CalPERS hopes to invest as much as $5 billion; CalSTRS has earmarked between $1.5 billion and $2 billion. The two funds will look at projects that include retrofitting and greening buildings; rebuilding highways, bridges, tunnels and ports; expediting access to high-speed wireless communications; and exploring clean energy sources. In the words of CalSTRS Investment Committee Chairman Harry Keiley, these are “the kinds of infrastructure projects that will make America great.” CalPERS plans to devote as much as $800 million of its $5 billion total to California-based infrastructure.
The infrastructure crisis could be a blessing in disguise for the country’s troubled economy. In 2009 the American Society of Civil Engineers estimated that the U.S. would need $2.2 trillion for roads, ports and pipelines through 2014. America’s 100 biggest public retirement systems had combined assets of $2.7 trillion in the first quarter of 2011, according to the U.S. Census Bureau. The math is tempting.
U.S. pension funds already invest in infrastructure, though during the past decade they mostly did so through private equity. And this isn’t the first time they’ve ridden to the aid of the economy. When New York City faced bankruptcy in the late 1970s, municipal pension funds invested in bonds to help it recover. But Arthur Levitt Sr., then state comptroller and sole fiduciary for the New York State Common Retirement Fund, refused to buy the paper, citing his duty to pension fund members.
Plenty of questions remain about how pension funds can invest in infrastructure for local, and often political, good and still meet their fiduciary responsibilities.
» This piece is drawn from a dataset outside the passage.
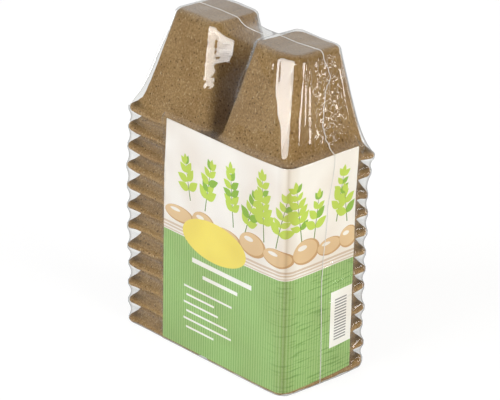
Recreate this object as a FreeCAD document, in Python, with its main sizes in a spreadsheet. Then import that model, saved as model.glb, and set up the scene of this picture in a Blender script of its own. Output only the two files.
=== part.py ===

Boosting the California economy is one thing, but these projects must also make sense for pension beneficiaries. Likewise, infrastructure investors are now less interested in private equity than in fixed-income-type strategies with lower fees and leverage. All of this opens the door for money managers to come up with the right funds and opportunities; those that have held talks with pensions and unions include BlackRock and Deutsche Asset Management.
For many in the defined benefit pension community, infrastructure investments provide important benefits beyond the bottom line. “This is not a new issue,” says Susan Crotty, a consultant with Chicago-based investment advisory firm Marco Consulting Group, which specializes in working with union pension funds. However, Crotty adds, “in the past year or so, it has got a lot more traction because of the unemployment situation.”
With the U.S. jobless rate still close to 9 percent, pension funds are collaborating with one another and organized labor to make infrastructure investing part of the solution. The Clinton Global Initiative project sprang out of a conversation between Richard Trumka, president of the AFL-CIO, and former President Clinton in early 2011.
The AFL-CIO had already been seeking infrastructure opportunities; in June, as part of a CGI event in Chicago, the union pledged to invest as much as $10 billion over five years, including $20 million in energy-efficient retrofitting. By the time of the September press conference with CalPERS and CalSTRS, Trumka could announce that his union had committed $200 million to retrofitting.
In 2010, at Trumka’s behest, American Federation of Teachers President Randi Weingarten arranged a meeting of AFT leaders, among them trustees of teachers’ pension funds, to find ways of making infrastructure investments work. Weingarten also serves as the AFL-CIO’s point person for the project in dealings with CGI and the White House. For its part, CalPERS is planning roundtable discussions with parties that include union representatives and officials from fellow pensions. Now is the time for the buy side to pull up a chair.